**COLLECTED DATA**
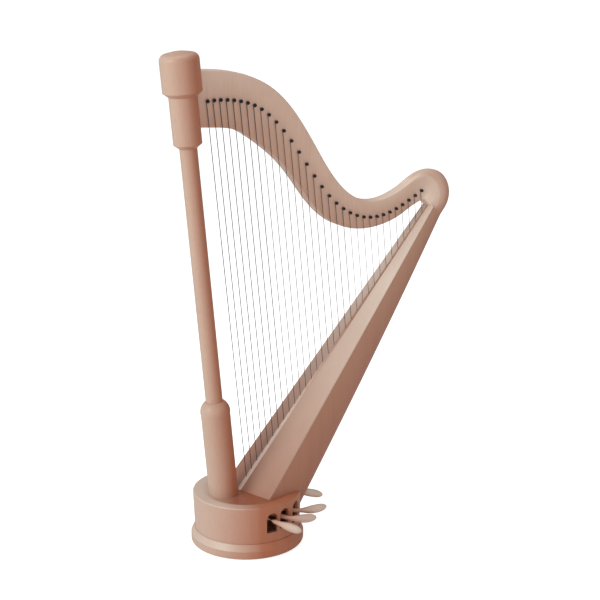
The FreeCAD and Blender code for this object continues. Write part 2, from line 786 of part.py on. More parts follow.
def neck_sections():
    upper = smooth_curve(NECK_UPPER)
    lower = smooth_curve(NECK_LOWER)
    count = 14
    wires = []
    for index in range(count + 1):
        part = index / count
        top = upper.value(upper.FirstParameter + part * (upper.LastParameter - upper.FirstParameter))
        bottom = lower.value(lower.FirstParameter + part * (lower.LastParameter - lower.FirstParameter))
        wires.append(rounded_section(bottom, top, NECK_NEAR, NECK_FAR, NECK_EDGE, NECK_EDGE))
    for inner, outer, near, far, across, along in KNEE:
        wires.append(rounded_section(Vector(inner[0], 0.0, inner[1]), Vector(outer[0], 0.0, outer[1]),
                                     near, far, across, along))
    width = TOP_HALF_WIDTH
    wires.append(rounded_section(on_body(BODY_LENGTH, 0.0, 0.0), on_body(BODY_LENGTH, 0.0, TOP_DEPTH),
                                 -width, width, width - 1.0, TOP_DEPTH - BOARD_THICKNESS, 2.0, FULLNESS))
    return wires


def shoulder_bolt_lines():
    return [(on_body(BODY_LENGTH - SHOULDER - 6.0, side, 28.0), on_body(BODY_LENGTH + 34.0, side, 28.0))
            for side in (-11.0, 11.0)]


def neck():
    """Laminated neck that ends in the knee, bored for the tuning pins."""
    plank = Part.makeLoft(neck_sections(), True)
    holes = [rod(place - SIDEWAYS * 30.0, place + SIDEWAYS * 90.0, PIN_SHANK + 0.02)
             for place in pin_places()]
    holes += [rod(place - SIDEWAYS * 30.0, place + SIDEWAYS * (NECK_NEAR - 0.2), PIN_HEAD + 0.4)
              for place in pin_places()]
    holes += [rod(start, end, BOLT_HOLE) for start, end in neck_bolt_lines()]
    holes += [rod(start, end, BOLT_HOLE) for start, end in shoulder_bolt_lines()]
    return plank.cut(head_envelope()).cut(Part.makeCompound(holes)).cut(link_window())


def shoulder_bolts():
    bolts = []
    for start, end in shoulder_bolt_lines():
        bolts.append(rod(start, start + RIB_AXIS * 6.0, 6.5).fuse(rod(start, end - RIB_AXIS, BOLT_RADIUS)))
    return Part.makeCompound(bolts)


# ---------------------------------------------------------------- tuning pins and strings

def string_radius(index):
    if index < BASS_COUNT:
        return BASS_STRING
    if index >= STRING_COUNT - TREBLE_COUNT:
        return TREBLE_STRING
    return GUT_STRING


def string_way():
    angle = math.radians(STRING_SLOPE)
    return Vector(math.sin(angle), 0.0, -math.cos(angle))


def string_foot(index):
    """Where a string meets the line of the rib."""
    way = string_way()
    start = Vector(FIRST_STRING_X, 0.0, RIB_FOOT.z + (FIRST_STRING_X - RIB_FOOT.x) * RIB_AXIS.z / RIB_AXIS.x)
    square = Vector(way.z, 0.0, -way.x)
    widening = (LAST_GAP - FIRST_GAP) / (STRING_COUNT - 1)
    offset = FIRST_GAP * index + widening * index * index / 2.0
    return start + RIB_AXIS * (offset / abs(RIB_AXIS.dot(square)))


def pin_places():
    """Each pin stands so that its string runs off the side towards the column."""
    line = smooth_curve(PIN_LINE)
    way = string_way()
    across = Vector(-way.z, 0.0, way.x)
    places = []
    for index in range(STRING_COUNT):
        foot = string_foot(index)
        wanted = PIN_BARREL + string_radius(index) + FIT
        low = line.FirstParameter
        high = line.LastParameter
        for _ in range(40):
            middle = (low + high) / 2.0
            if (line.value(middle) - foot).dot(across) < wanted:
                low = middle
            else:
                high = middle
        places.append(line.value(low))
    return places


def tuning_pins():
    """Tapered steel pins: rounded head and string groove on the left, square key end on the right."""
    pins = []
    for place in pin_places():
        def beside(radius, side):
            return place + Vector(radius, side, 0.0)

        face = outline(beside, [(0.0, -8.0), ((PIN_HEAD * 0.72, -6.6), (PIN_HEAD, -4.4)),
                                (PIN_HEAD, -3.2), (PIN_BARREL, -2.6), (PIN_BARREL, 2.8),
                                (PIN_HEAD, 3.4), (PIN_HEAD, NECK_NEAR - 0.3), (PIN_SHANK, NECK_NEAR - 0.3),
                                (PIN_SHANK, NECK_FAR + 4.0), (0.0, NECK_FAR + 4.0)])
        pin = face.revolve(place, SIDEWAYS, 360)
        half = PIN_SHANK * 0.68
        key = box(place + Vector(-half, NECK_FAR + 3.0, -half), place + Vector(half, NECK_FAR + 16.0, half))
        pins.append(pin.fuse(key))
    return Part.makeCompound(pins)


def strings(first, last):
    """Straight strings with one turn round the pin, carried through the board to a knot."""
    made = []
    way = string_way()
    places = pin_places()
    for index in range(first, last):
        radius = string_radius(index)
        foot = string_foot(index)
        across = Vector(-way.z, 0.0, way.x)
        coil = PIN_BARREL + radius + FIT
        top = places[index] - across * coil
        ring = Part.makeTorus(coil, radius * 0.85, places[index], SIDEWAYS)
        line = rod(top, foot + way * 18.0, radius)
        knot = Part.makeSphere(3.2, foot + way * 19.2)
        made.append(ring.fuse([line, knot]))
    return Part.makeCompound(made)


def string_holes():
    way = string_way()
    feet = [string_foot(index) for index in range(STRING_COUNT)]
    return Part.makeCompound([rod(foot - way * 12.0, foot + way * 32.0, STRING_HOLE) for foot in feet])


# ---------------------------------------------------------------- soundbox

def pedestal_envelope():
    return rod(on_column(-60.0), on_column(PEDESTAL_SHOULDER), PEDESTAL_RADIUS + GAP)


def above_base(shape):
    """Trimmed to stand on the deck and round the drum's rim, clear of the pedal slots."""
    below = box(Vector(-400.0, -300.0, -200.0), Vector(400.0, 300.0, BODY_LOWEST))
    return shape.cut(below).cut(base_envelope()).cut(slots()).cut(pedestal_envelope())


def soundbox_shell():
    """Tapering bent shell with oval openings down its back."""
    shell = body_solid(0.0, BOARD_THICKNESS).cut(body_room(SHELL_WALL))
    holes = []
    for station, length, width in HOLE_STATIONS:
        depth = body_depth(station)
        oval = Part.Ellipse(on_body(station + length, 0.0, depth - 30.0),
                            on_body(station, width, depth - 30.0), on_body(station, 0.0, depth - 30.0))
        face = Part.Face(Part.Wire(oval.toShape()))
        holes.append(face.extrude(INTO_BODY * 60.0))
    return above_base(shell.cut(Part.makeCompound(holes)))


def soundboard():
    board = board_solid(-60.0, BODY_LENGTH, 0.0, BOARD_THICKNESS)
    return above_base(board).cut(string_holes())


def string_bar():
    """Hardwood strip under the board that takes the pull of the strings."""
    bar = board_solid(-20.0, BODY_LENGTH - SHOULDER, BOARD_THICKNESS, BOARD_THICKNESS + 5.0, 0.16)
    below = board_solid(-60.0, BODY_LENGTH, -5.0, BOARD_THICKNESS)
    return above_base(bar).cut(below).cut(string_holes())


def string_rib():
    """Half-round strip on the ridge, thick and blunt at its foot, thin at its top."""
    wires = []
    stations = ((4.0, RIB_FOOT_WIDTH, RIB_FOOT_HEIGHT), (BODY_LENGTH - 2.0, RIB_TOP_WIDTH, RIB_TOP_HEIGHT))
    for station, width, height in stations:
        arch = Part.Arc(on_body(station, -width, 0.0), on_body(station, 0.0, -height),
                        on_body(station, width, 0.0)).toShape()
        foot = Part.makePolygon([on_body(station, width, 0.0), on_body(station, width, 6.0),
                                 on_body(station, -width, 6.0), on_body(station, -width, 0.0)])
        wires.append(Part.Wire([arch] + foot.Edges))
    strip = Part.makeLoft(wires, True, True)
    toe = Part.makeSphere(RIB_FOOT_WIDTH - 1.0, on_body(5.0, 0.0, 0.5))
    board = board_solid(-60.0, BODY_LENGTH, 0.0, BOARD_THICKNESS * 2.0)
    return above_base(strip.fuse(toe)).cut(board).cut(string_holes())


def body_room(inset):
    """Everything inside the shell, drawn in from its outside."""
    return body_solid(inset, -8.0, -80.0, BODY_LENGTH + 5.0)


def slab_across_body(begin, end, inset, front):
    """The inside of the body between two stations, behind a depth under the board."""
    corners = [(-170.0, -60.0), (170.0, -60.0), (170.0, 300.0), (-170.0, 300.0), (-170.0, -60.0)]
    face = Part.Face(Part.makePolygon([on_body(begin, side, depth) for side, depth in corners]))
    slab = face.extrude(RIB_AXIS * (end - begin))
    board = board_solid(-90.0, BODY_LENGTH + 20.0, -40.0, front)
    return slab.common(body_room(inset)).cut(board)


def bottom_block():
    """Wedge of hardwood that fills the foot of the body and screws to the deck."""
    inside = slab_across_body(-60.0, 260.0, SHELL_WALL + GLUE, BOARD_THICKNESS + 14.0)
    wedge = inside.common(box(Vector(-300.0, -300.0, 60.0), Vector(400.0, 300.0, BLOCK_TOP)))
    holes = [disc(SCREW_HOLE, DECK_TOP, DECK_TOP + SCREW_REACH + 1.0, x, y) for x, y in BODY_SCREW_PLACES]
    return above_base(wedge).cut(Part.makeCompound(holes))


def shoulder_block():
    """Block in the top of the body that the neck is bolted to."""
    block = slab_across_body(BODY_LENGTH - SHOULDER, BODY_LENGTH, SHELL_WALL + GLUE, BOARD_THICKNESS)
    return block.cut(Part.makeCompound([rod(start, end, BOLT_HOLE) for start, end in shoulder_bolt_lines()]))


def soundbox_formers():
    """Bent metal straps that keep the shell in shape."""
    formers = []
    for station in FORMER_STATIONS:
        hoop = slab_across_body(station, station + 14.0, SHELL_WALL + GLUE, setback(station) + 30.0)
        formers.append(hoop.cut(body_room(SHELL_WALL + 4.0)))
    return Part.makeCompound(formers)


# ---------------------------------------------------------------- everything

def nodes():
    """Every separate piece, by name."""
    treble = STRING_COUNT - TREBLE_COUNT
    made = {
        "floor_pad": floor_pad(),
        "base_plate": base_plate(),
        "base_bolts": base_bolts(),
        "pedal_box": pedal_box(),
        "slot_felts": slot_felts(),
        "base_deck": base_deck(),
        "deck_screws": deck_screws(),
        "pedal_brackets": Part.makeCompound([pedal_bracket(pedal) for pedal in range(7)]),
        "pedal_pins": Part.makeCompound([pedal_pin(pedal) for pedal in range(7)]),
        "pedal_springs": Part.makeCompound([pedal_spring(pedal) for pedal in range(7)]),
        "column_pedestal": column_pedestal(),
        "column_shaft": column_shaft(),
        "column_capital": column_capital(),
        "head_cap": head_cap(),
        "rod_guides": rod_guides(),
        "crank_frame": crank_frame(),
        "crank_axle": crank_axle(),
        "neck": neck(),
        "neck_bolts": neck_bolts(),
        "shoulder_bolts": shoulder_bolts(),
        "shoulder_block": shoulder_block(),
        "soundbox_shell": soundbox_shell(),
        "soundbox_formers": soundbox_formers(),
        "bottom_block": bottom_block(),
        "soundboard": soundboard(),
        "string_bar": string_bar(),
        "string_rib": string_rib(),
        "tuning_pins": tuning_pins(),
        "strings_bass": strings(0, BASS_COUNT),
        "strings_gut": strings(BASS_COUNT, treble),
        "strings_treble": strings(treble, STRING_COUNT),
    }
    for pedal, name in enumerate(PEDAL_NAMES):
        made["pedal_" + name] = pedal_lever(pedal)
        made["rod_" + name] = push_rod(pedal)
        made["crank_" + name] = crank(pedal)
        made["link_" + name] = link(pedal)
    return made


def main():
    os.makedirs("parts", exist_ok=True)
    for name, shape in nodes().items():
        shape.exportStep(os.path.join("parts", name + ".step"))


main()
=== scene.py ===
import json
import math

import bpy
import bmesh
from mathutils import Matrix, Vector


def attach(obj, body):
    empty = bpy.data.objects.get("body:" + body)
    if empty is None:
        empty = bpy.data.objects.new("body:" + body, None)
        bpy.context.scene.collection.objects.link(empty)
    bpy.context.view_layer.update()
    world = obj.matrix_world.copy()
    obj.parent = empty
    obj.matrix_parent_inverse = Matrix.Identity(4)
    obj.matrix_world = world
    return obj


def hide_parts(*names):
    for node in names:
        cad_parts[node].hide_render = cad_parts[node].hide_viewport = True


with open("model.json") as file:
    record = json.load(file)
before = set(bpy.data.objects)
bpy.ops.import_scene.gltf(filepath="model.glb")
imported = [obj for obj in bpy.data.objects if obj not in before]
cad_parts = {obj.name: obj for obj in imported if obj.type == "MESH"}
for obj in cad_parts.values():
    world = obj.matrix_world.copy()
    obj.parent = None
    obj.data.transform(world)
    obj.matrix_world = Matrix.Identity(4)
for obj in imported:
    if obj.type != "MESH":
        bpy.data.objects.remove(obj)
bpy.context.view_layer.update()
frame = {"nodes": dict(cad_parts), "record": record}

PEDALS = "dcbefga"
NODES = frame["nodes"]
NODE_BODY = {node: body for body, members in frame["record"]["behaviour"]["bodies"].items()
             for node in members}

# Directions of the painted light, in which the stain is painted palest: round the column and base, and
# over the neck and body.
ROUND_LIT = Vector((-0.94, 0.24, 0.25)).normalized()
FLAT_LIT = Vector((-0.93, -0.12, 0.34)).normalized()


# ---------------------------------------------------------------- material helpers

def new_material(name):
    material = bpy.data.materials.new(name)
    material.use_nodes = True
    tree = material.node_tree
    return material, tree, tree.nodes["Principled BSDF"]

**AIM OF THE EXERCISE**
Starting at the line that contains "for name, shape" and stopping at the line that contains "FLAT_LIT = Vector((-0.93, -0.12, 0.34)).normalized()", transcribe the lines exactly; both boundary lines are to be included.

**WRITTEN SOLUTION**
    for name, shape in nodes().items():
        shape.exportStep(os.path.join("parts", name + ".step"))


main()
=== scene.py ===
import json
import math

import bpy
import bmesh
from mathutils import Matrix, Vector


def attach(obj, body):
    empty = bpy.data.objects.get("body:" + body)
    if empty is None:
        empty = bpy.data.objects.new("body:" + body, None)
        bpy.context.scene.collection.objects.link(empty)
    bpy.context.view_layer.update()
    world = obj.matrix_world.copy()
    obj.parent = empty
    obj.matrix_parent_inverse = Matrix.Identity(4)
    obj.matrix_world = world
    return obj


def hide_parts(*names):
    for node in names:
        cad_parts[node].hide_render = cad_parts[node].hide_viewport = True


with open("model.json") as file:
    record = json.load(file)
before = set(bpy.data.objects)
bpy.ops.import_scene.gltf(filepath="model.glb")
imported = [obj for obj in bpy.data.objects if obj not in before]
cad_parts = {obj.name: obj for obj in imported if obj.type == "MESH"}
for obj in cad_parts.values():
    world = obj.matrix_world.copy()
    obj.parent = None
    obj.data.transform(world)
    obj.matrix_world = Matrix.Identity(4)
for obj in imported:
    if obj.type != "MESH":
        bpy.data.objects.remove(obj)
bpy.context.view_layer.update()
frame = {"nodes": dict(cad_parts), "record": record}

PEDALS = "dcbefga"
NODES = frame["nodes"]
NODE_BODY = {node: body for body, members in frame["record"]["behaviour"]["bodies"].items()
             for node in members}

# Directions of the painted light, in which the stain is painted palest: round the column and base, and
# over the neck and body.
ROUND_LIT = Vector((-0.94, 0.24, 0.25)).normalized()
FLAT_LIT = Vector((-0.93, -0.12, 0.34)).normalized()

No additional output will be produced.